Another Voice: The best path forward — Fixing, not replacing, the ACA

Please try this exercise: Go find the chair in your house with a loose joint that makes it wiggle a little. Everyone has at least one, right? Next step … find the wobbliest leg and use a saw to cut it off. Now sit back down in the chair.

That’s how a repeal of the Affordable Care Act looks to this observer and student of our country’s health care situation.


Dr. Kristen Dillon

The Affordable Care Act is imperfect, but not broken. There are multiple areas where bi-partisan fixes to the ACA would improve the health of Americans. Together we can address the underlying causes of the health care crisis in our country, which include the high cost of health services and medications, inequity in access to care, and a fragmented system that puts us first among developed nations in cost and last in results.

Are you or someone you love on this list? Take a look at it, and you’ll see that no one is safe from the impact of a potential repeal of the ACA:

• Young adults who can currently stay on their parents’ plan until age 26

• The 5,000 Gorge residents who received insurance coverage starting in 2014 through the expansion of the Oregon Health Plan

• Families who buy their own insurance, whether on or not

• Employees and their families who receive coverage through work

• People covered through Medicare because they’re over 65 or disabled, who may need help at home or nursing home care at some time in their lives

• Patients who depend on rural hospitals, rural clinics, and community health centers

Everyone listed above has benefitted from provisions in the ACA.

The law includes a complex, interdependent web of taxes, mandates, benefits, and protections. Some of them are popular, such as no lifetime limits on how much your insurance will pay, and some less so, like requiring everyone to have health insurance. I’m puzzled by politicians who continue to promote a repeal of the individual mandate to carry insurance. Sure, that’s a popular idea … but it’s not insurance if you only buy it once you’re sick. Why do opponents of the ACA think there’s still a free lunch when it comes to health insurance?

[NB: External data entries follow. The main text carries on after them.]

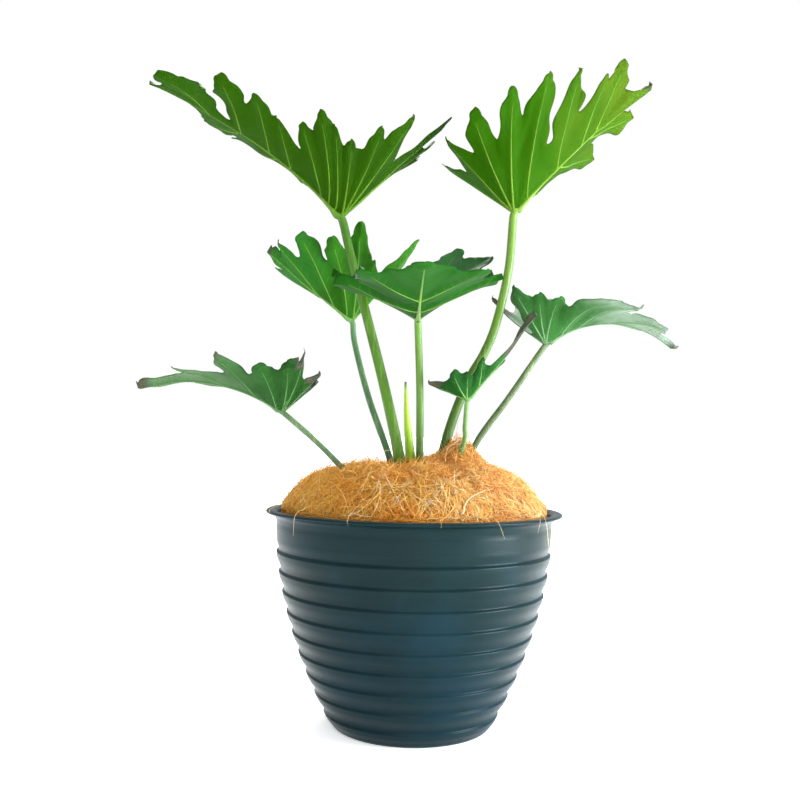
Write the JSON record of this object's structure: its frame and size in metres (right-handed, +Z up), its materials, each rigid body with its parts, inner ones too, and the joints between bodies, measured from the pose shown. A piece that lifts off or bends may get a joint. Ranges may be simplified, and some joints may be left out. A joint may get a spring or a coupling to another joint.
{
  "type": "potted philodendron selloum",
  "caption": "Potted tree philodendron with lobed leaves on long stalks, in a ribbed dark plastic nursery pot topped with coir fibre.",
  "frame": {"origin": "centre of the pot's underside, on the surface that the pot stands on", "axes": "+Z up, along the pot's axis; -Y towards the viewer; +X to the viewer's right"},
  "size_m": [0.4645, 0.2863, 0.5546],
  "materials": {
    "pot_plastic": "satin moulded plastic",
    "soil": "matt, crumbly",
    "coir": "matted coconut fibre",
    "crown": "matt plant stem",
    "new_leaf": "smooth, slightly waxy",
    "petiole": "smooth, slightly waxy",
    "blade": "glossy leaf"
  },
  "bodies": {
    "root": {"pot": "pot_plastic", "soil": "soil", "coir_mulch": "coir", "crown": "crown", "new_leaf": "new_leaf", "petiole_top_left": "petiole", "petiole_top_right": "petiole", "petiole_middle_left": "petiole", "petiole_front": "petiole", "petiole_right": "petiole", "petiole_small": "petiole", "petiole_low_left": "petiole", "blade_top_left": "blade", "blade_top_right": "blade", "blade_middle_left": "blade", "blade_front": "blade", "blade_right": "blade", "blade_small": "blade", "blade_low_left": "blade"}
  },
  "joints": []
}
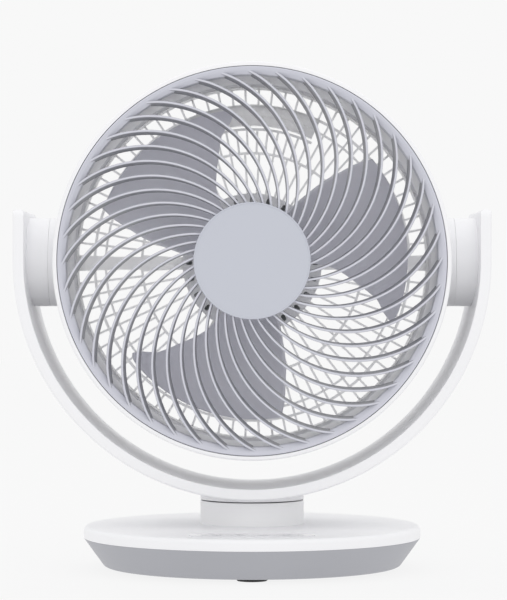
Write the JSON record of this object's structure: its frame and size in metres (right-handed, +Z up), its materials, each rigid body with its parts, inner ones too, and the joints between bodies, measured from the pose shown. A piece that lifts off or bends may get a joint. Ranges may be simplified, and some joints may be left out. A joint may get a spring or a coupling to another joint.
{
  "type": "air circulator fan",
  "caption": "Table air circulator: a round swirl-grille fan head that tilts in a U-shaped yoke, which swivels on a round base with a touch panel.",
  "frame": {"origin": "on the table, under the swivel axis, at the middle of the base", "axes": "+Z up along the swivel axis; the fan blows towards -Y; +X to the right seen from the front, along the tilt axis"},
  "size_m": [0.3108, 0.224, 0.3329],
  "materials": {
    "shell_white": "fine satin moulding, white",
    "neck_white": "fine satin moulding, off-white",
    "base_grey": "fine satin moulding, light grey",
    "grille_grey": "fine satin moulding, pale lilac grey",
    "cap_grey": "satin, pale lilac grey",
    "duct_grey": "satin, mid grey",
    "blade_grey": "satin, cool grey",
    "nut_grey": "satin, cool grey",
    "panel_grey": "smooth lens, light grey",
    "bush_acetal": "smooth acetal, grey",
    "gear_acetal": "smooth acetal, natural",
    "spindle_plastic": "glass-filled, dark grey",
    "component_black": "moulded, black",
    "board_green": "lacquered laminate, green",
    "foot_rubber": "matt, black",
    "pad_rubber": "carbon-filled, dark grey",
    "ballast_iron": "sheared plate, dark",
    "screw_steel": "zinc plated",
    "shaft_steel": "ground",
    "motor_steel": "zinc-coated sheet",
    "lamination_steel": "stacked electrical steel",
    "pin_aluminium": "turned",
    "winding_copper": "enamelled copper wire"
  },
  "bodies": {
    "base": {"feet": "foot_rubber", "base_pan": "base_grey", "base_cover": "shell_white", "touch_panel": "panel_grey", "sensor_pads": "pad_rubber", "touch_board": "board_green", "neck_sleeve": "neck_white", "swivel_bush": "bush_acetal", "ballast_plate": "ballast_iron", "ballast_screws": "screw_steel", "control_board": "board_green", "board_components": "component_black", "board_screws": "screw_steel", "power_inlet": "component_black", "swivel_motor": "motor_steel", "swivel_motor_screws": "screw_steel", "base_screws": "screw_steel", "neck_screws": "screw_steel"},
    "pinion": {"swivel_pinion": "gear_acetal", "motor_shaft": "shaft_steel"},
    "yoke": {"yoke_shell": "shell_white", "yoke_cover": "shell_white", "pivot_seat_right": "shell_white", "pivot_seat_left": "shell_white", "seat_screws": "screw_steel", "pivot_pin_right": "pin_aluminium", "pivot_pin_left": "pin_aluminium", "pivot_circlips": "shaft_steel", "swivel_spindle": "spindle_plastic", "spindle_circlip": "shaft_steel", "swivel_gear": "gear_acetal", "spindle_nut": "spindle_plastic", "spindle_screws": "screw_steel"},
    "head": {"front_shell": "shell_white", "tilt_bush_right": "bush_acetal", "tilt_bush_left": "bush_acetal", "duct_ring": "duct_grey", "front_grille": "grille_grey", "hub_cap": "cap_grey", "rear_grille": "shell_white", "shell_screws": "screw_steel", "carry_grip": "shell_white", "motor_shield": "shell_white", "motor_cup": "motor_steel", "motor_screws": "screw_steel", "motor_bell": "motor_steel", "bearings": "shaft_steel", "stator_core": "lamination_steel", "stator_windings": "winding_copper", "rear_cap": "shell_white"},
    "rotor": {"impeller": "blade_grey", "rotor_shaft": "shaft_steel", "rotor_core": "lamination_steel", "impeller_nut": "nut_grey"}
  },
  "joints": [
    {"name": "swivel", "type": "hinge", "parent": "base", "child": "yoke", "pos_m": [0, 0, 0.0397], "axis": [0, 0, 1], "range_deg": [-45, 45]},
    {"name": "tilt", "type": "hinge", "parent": "yoke", "child": "head", "pos_m": [0, 0, 0.204], "axis": [-1, 0, 0], "range_deg": [-15, 90]},
    {"name": "spin", "type": "hinge", "parent": "head", "child": "rotor", "pos_m": [0, 0, 0.204], "axis": [0, -1, 0], "continuous": true},
    {"name": "pinion_turn", "type": "hinge", "parent": "base", "child": "pinion", "pos_m": [0, 0.026, 0.0235], "axis": [0, 0, 1], "range_deg": [-151, 151]}
  ],
  "couplings": [
    {"joint": "pinion_turn", "follows": "swivel", "ratio": -3.3333}
  ]
}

Retaining the ACA’s individual mandate is but one example of the discipline necessary to achieve stable, affordable insurance across our community. Pulling out some or all of the ACA’s provisions leaves us sitting in chairs with three legs, or two, or none.

Repealing the ACA would threaten the significant progress we’ve made in the Gorge in recent years and distract us from the important work that we should be doing:

• We need to ensure that people obtain and keep the health insurance for which they’re eligible.

• We want to reach people in the community and in their homes with integrated, high quality services.

• Those of us focused on health care want to collaborate with schools, public health, criminal justice, nonprofit organizations, and other community institutions to improve the health of everyone for generations to come.

Repealing or damaging the ACA would put this vision of a healthy future for our community at risk.

I ask the leadership of the U.S. Congress to stop promoting legislation aimed at undermining the ACA. Please reach across the aisle to find real solutions that will stabilize the private insurance markets, control health care costs, and eliminate waste and inefficiency. Please partner with your colleagues and the American people to build a health care system that creates healthy, prosperous families and communities.

Kristen Dillon, MD, is a family physician and 16-year resident of the Gorge, where she and her husband have raised their two daughters. She serves as the director of the PacificSource Columbia Gorge Coordinated Care Organization. The organization provides Oregon Health Plan (Medicaid) services to 12,000 people of all ages in Wasco and Hood River Counties, approximately one in four residents of the two-county region.